Flexible Bit-Truncation Memory for Approximate Applications on the Edge

TL;DR

This paper introduces a flexible bit-truncation memory that dynamically adjusts data precision at runtime, significantly improving power efficiency for various approximate applications on edge devices.

Contribution

It presents a novel, adaptable bit-truncation memory design that supports multiple data bit-widths at runtime, unlike prior fixed or application-specific solutions.

Findings

Supports three video application types with up to 47.02% power savings

Achieves up to 51.69% power reduction in deep learning models

Low implementation cost with 2.89% silicon area overhead

Abstract

Bit truncation has demonstrated great potential to enable run-time quality-power adaptive data storage, thereby optimizing the power/energy efficiency of approximate applications and supporting their deployment in edge environments.

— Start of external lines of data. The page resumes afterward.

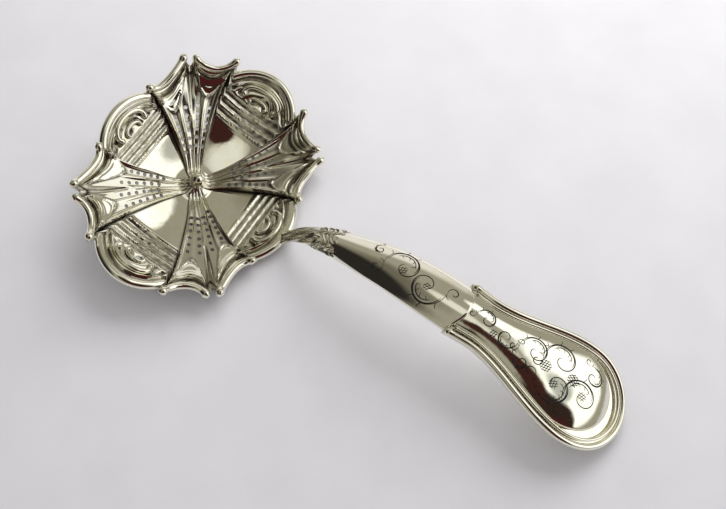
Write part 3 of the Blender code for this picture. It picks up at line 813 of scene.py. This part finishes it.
def blade_half_width(x):
    """Half-width of the blade's outline: shoulders, a waist behind them, and a round end."""
    if x < WAIST_X:
        return WAIST_HALF + (SHOULDER_HALF - WAIST_HALF) * (WAIST_X - x) / (WAIST_X - BLADE_START)
    if x < ROUND_X:
        return WAIST_HALF + (ROUND_RADIUS - WAIST_HALF) * smooth_step(x, WAIST_X, ROUND_X)
    return math.sqrt(max(0.0, ROUND_RADIUS ** 2 - (x - ROUND_X) ** 2))


def blade_side(inset, start, centre):
    """Half the blade's outline, moved inwards: places (x, across) from its start to its end."""
    straight = 60
    turn = 40
    radius = blade_half_width(centre) - inset
    side = []
    for step in range(straight):
        x = start + (centre - start) * step / straight
        side.append((x, blade_half_width(x) - inset))
    for step in range(turn + 1):
        angle = math.pi / 2 * step / turn
        side.append((centre + radius * math.sin(angle), radius * math.cos(angle)))
    return side


def shank_half_width(x):
    """Half-width of the shank, which grows ever more slowly towards the blade."""
    share = max(0.0, (x - SHANK_START) / (SHANK_END - SHANK_START))
    return SHANK_HALF_START + (SHANK_HALF_END - SHANK_HALF_START) * (1.0 - (1.0 - share) ** 2)


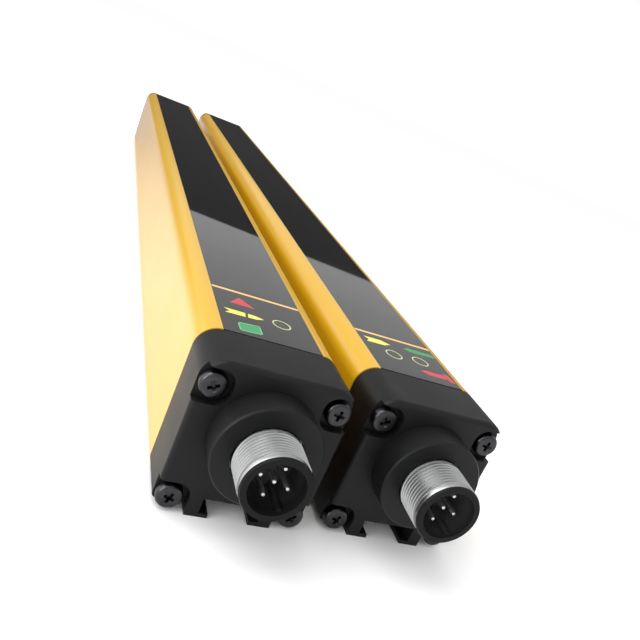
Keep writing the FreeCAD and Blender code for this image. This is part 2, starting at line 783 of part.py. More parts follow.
def build_bar(bar):
    """All the pieces of one bar, from the profile inward."""
    pieces = [
        piece(bar, "profile", make_profile),
        piece(bar, "window", make_window, bar.label_reach),
        piece(bar, "window_tape", make_window_tape),
        piece(bar, "label", make_label, bar.label_reach),
        piece(bar, "connector_cap", make_connector_cap),
        piece(bar, "connector_cap_gasket", make_gasket, cap_joint),
        piece(bar, "connector_cap_screws", make_connector_cap_screws),
        piece(bar, "far_cap", make_far_cap),
        piece(bar, "far_cap_gasket", make_gasket, profile_end),
        piece(bar, "far_cap_screws", make_far_cap_screws),
        piece(bar, "plug_shell", make_plug_shell),
        piece(bar, "plug_lock_nut", make_plug_lock_nut),
        piece(bar, "plug_insert", make_plug_insert),
        piece(bar, "plug_pins", make_plug_pins),
        piece(bar, "plug_board", make_plug_board),
        piece(bar, "flat_cable", make_flat_cable),
        piece(bar, "cable_socket", make_cable_socket),
        piece(bar, "control_board", make_control_board),
        piece(bar, "control_chips", make_control_chips),
        piece(bar, "board_header", make_board_header),
        piece(bar, "optics_board", make_optics_board),
        piece(bar, "optics_carrier", make_optics_carrier),
        piece(bar, "lens_strip", make_lens_strip),
        piece(bar, "status_leds", make_status_leds, bar.lights),
        piece(bar, "light_guides", make_light_guides, bar.lights),
    ]
    if bar.side < 0:
        pieces.append(piece(bar, "infrared_leds", make_beam_parts, s.diode_side, s.diode_height))
    else:
        pieces.append(piece(bar, "photodiodes", make_beam_parts, s.cell_side, s.cell_height))
    return pieces


def check_features():
    """Stop where an object failed or where a cut took nothing away."""
    for item in doc.Objects:
        if "Invalid" in item.State or "Error" in item.State:
            raise RuntimeError(f"{item.Name} did not recompute: {item.State}")
        if item.TypeId in ("PartDesign::Pocket", "PartDesign::Groove"):
            if item.Shape.Volume > item.BaseFeature.Shape.Volume - 1e-3:
                raise RuntimeError(f"{item.Name} cut nothing")


def write_pieces(pieces):
    """Check each piece and write it to its own file."""
    for body in pieces:
        if body.Shape.isNull() or not body.Shape.isValid():
            raise RuntimeError(f"{body.Label} has no valid shape")
    os.makedirs(PARTS_FOLDER, exist_ok=True)
    for body in pieces:
        body.Shape.exportStep(os.path.join(PARTS_FOLDER, f"{body.Label}.step"))
        print(f"{body.Label}: {len(body.Shape.Solids)} solids, {body.Shape.Volume:.2f} mm3")


emitter = Bar("emitter", -1, length(0), s.emitter_label_reach, [s.emitter_light_offset])
receiver = Bar("receiver", 1, s.receiver_setback, s.receiver_label_reach,
               [-s.receiver_light_offset, s.receiver_light_offset])
all_pieces = build_bar(emitter) + build_bar(receiver)
doc.recompute()
check_features()
write_pieces(all_pieces)
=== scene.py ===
import logging
import math
from dataclasses import dataclass, field
from enum import Enum
from typing import Callable, Optional, Sequence

import bpy
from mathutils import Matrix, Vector


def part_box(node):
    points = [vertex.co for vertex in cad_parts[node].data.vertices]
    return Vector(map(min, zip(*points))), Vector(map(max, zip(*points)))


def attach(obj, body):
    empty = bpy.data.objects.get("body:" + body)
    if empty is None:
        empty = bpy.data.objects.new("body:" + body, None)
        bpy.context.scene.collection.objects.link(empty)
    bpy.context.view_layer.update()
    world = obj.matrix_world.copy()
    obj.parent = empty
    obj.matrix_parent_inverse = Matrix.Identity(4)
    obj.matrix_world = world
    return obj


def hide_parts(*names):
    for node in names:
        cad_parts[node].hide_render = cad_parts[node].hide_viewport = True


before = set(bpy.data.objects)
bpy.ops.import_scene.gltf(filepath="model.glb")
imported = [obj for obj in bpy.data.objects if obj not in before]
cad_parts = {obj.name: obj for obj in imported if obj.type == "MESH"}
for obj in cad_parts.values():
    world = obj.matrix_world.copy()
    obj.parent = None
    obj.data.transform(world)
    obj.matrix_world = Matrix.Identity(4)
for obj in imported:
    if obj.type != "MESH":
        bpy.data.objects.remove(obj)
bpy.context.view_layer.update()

LOG = logging.getLogger("light_curtain")
MM = 0.001
QUARTER = math.pi / 2
CAVITY_DEPTH = 8.0 * MM
Colour = tuple[float, float, float]
Point = tuple[float, float, float]
Place = tuple[float, float]

# How squarely a face has to look along an axis, and how near points are taken as one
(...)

However, existing bit-truncation memories require custom designs for a specific application. In this paper, we present a novel bit-truncation memory with full adaptation flexibility, which can truncate any number of data bits at run time to meet different quality and power trade-off requirements for various approximate applications. The developed bit-truncation memory has been applied to two representative data-intensive approximate applications: video processing and deep learning. Our experiments show that the proposed memory can support three different video applications (including luminance-aware, content-aware, and region-of-interest-aware) with enhanced power efficiency (up to 47.02% power savings) as compared to state-of-the-art. In addition, the proposed memory achieves significant (up to 51.69%) power savings for both baseline and pruned lightweight deep learning models, respectively, with a low implementation cost (2.89% silicon area overhead).